3. Reusable packaging strategies may shift towards more industrial models.
To reduce the risk of potential viral transmission, an increasing number of quick serve restaurants have suspended the use of reusable containers, and states have begun to temporarily rescind plastic bag bans. These actions have led many to publicly explore the future of reusable packaging formats. In doing so, other industry groups have been pitted against environmental nonprofits and sides have quickly been drawn on the value of scientific studies and approaches.
AMERIPEN takes a different approach and see opportunities to redefine and commercialize reusables as an economic growth opportunity. A shift toward more industrial scale reusables, where these formats are cleaned at industrial facilities before being placed back in use, will continue to be an emerging area. The risks of relying on consumer cleaning practices and viral transmission through multiple hands is decreased through this approach.
But these programs are nascent and further expansion will require additional support. Both policy shifts and financial investments are needed towards advancing our ability to safely scale hygienic processes for reusables.

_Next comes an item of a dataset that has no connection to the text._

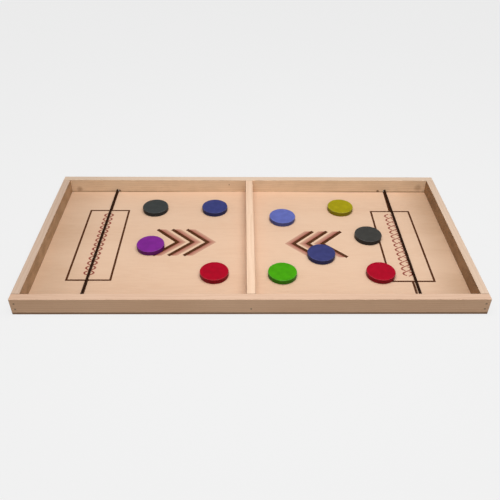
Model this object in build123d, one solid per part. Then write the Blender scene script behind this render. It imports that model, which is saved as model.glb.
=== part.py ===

More research and development will be needed to help test and trial different designs and systems for various reuse opportunities.
4. Social distancing and transmission concerns will drive automation in hauling and sortation.
Some communities across the country are modifying or temporarily ceasing curbside collection and recycling programs. These cities and towns are struggling to maintain staffing levels for collection programs, and to maintain safe sortation processes that achieve social distancing requirements.
Some programs that rely on smaller containers without automated collection are temporarily closing to protect employee health. Larger programs that are making use of carts appear to be less affected. In recycling sortation facilities, the use of optical sorters and robotics to help improve sortation and reduce side-by-side human labor may be a natural fit. The use of these technologies is likely to increase as we look to the future of recycling.
Automation can bring long term efficiencies but there’s a cost to these investments at a time when city and state budgets will be stretched to support economic recovery. The packaging industry has already identified effective strategies to increase collaboration between investors, packaging companies, and recyclers and recognizes that collaboration will be even more imperative moving forward.
Re-imagine and act.
As we look to the future of a post-pandemic world, we have an opportunity to take a pause from business-as-usual to assess and re-imagine where our structural weaknesses lay. To begin with, we need to start seeing packaging as a system and explore the impacts one shift in the value chain has on another. Doing so will help us pull together stakeholders from across the value chain to continue to create a shared vision of the packaging value chain of the future.
The creation of unified strategy that recognizes the value of packaging but also emphasizes ways to address our weaknesses could create economic value, get displaced workers back to work, and strengthen our supply chains. It won’t be easy and it may not be cheap, but if we can align the packaging value chain around a strategy that is steeped in the principles of environmental and human health protection, we can find ways to drive increased efficiency for the mutual benefit of our society, environment, and economy.
Sustainable packaging is much more than just design. It requires systems thinking, uncovering, and addressing unintended consequences — and advance planning. Let’s continue the discussion to advance a circular economy and meet these changing consumer needs.